'''

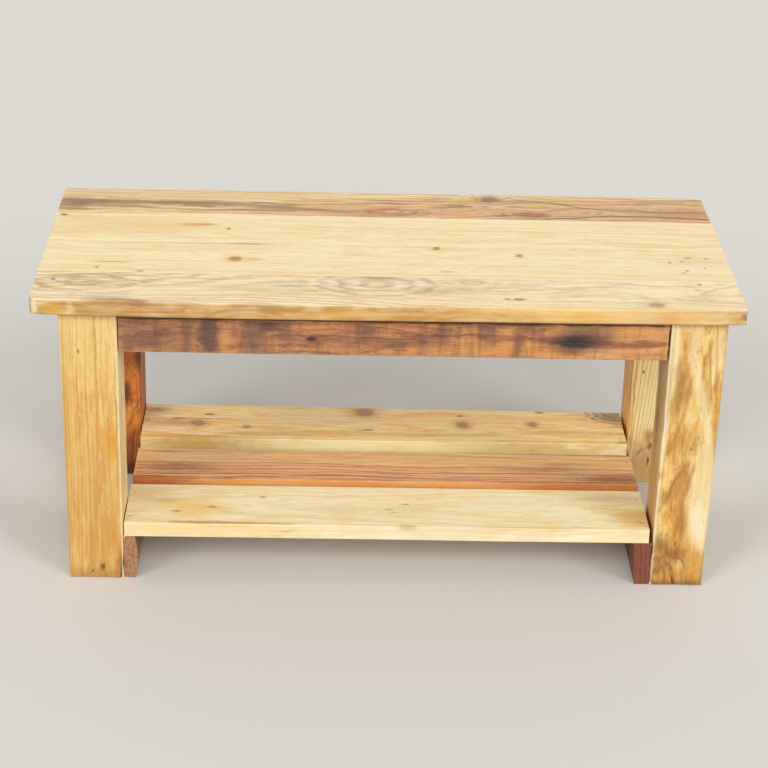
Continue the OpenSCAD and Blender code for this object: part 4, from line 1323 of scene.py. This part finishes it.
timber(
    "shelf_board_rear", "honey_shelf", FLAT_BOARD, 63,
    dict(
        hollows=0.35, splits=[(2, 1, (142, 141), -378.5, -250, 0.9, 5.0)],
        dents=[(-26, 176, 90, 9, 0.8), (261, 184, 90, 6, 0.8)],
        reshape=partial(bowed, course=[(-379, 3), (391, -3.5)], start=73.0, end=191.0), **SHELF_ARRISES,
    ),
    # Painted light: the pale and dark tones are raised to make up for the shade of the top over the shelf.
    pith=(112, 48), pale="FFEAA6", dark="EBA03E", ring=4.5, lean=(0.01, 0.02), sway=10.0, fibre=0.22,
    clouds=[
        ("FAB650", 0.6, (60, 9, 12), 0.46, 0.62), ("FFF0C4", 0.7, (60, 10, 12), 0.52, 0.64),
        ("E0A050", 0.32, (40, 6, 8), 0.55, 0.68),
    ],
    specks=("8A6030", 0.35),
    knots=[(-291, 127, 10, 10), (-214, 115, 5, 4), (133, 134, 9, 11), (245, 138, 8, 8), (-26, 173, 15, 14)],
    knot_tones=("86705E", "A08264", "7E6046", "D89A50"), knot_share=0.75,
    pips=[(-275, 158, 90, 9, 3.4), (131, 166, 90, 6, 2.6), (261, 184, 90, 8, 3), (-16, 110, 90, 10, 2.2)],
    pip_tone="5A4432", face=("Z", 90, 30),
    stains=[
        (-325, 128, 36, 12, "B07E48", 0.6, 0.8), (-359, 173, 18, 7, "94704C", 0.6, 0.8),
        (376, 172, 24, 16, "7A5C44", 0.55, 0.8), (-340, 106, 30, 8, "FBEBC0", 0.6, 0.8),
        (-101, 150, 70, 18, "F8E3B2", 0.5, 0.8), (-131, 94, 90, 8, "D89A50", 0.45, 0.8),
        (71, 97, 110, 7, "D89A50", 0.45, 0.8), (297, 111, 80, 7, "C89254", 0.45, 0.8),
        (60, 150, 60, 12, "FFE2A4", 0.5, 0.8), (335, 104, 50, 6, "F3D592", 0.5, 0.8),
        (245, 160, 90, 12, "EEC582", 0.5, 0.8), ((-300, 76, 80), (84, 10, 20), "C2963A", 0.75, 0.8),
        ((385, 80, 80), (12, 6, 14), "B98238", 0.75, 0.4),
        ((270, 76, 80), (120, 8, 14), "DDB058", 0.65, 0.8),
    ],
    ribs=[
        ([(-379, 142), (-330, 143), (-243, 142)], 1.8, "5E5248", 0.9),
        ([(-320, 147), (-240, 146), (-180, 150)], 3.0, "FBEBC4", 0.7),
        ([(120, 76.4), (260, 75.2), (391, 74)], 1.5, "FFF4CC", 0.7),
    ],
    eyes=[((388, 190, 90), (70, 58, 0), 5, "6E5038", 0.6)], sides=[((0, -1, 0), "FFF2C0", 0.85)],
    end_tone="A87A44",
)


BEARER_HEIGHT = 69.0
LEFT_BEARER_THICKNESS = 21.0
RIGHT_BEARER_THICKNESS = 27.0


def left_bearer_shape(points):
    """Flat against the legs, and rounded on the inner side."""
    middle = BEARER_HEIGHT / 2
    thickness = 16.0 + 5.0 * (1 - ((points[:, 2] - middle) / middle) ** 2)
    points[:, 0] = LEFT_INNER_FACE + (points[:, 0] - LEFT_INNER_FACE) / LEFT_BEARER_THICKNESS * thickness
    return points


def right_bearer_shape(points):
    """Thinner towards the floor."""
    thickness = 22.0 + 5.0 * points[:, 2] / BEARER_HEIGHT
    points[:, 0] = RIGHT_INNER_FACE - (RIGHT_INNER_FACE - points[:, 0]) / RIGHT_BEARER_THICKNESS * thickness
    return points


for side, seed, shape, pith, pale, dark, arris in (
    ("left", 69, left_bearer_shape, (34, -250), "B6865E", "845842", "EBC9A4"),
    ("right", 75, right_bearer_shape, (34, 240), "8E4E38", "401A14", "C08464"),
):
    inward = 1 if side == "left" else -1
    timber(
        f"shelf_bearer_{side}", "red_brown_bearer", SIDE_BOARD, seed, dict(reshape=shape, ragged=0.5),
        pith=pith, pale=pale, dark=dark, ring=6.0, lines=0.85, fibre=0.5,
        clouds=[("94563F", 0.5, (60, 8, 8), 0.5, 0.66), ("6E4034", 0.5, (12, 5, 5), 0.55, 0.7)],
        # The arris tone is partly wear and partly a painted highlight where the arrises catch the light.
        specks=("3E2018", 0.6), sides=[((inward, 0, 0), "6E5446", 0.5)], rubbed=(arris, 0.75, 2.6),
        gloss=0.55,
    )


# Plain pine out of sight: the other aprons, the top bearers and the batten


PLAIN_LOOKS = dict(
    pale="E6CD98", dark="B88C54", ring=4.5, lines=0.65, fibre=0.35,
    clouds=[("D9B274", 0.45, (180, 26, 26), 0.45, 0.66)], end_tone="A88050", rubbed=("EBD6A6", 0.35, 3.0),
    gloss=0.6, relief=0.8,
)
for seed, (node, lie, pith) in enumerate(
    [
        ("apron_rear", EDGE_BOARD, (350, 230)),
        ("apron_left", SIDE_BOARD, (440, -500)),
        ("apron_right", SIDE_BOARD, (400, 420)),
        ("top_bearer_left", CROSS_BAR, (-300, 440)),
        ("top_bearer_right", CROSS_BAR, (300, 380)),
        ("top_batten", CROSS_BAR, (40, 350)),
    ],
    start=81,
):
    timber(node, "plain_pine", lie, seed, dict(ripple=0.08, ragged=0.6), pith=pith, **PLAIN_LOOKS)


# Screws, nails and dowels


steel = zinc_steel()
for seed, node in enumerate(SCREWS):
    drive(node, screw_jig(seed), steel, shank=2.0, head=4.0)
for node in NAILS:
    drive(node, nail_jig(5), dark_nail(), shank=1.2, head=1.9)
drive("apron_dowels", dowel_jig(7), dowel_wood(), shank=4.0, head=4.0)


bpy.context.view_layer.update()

'''
'''

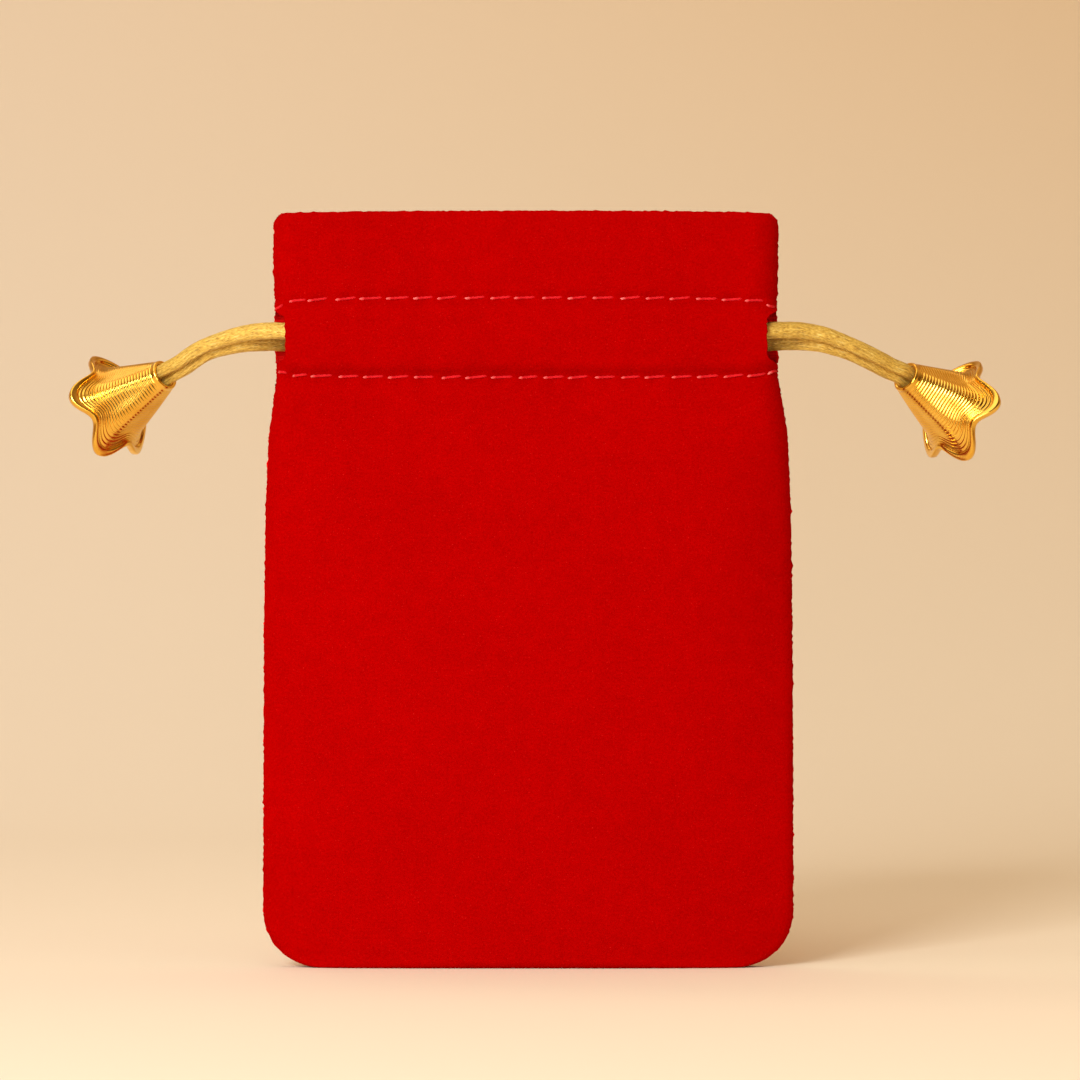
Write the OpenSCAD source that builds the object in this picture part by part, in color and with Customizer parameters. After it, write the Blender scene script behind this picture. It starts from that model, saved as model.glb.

'''

_Stated goal_: What is the number of lines in the listing above that contain the string "from"? Give only the number.

_Answer_: 2